For such a mansion the Rugby schoolboy paid from ten to fifteen shillings a year, and the tenant bought his own furniture.
Tom Brown
had a “hard-seated sofa covered with red stuff,” big enough to hold two in a “tight squeeze,” and he had, besides, a good, stout, wooden chair.
Those boys who had looking-glasses in their rooms were able to comb their own locks, those who were not so fortunate went to what was known as the “combing-house” and had it done for them.

Unfortunately there are recorded very few details of these school-days at Rugby.
We can only conjecture, from our knowledge of the boy and his studious ways, that Charles Dodgson’s study was his castle, his home, and freehold while he was in the school.
He drew around him a circle of friends, for the somewhat sober lad had the gift of talking, and could be jolly and entertaining when he liked.
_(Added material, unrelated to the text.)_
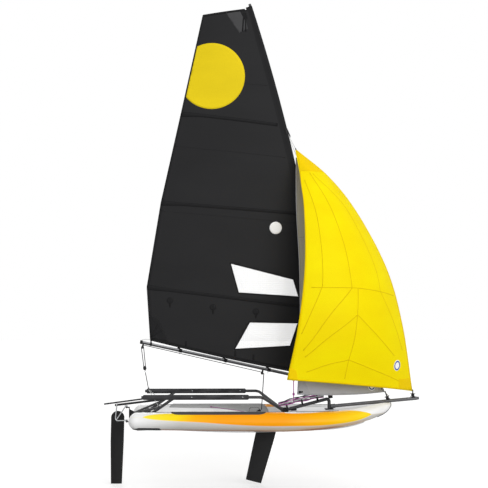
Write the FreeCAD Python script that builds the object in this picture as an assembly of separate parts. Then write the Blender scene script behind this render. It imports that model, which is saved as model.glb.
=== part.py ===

The chapel at Rugby was an unpretentious Gothic building, very imposing and solemn to little Dodgson, who had been brought up in a most reverential way, but the Rugbeans viewed it in another light.
Tom Brown’s
chosen chum explained it to him in this wise:

“That’s the chapel you see, and there just behind it is the place for fights; it’s most out of the way for masters, who all live on the other side and don’t come by here after first lesson or callings-over.
That’s when the fights come off.”

All this must have shocked the simple, law-abiding son of a clergyman.
It took from four to six years to tame the average Rugby boy, but little Charles needed no discipline; he was not a “goody-goody” boy, he simply had a natural aversion to rough games and sports.
He liked to keep a whole skin, and his mind clear for his studies; he was fond of tramping through the woods, or fishing along the banks of the pretty, winding Avon, or rowing up and down the river, or lying on some grassy slope, still weaving the many odd fancies which grew into clearer shape as the years passed.
The boys at Rugby did not know he was a genius, he did not know it himself, happy little lad, just a bit quiet and old-fashioned, for the noisy, blustering life about him.
In fact, strange as it may seem, Charles Dodgson was never really a little boy until he was quite grown up.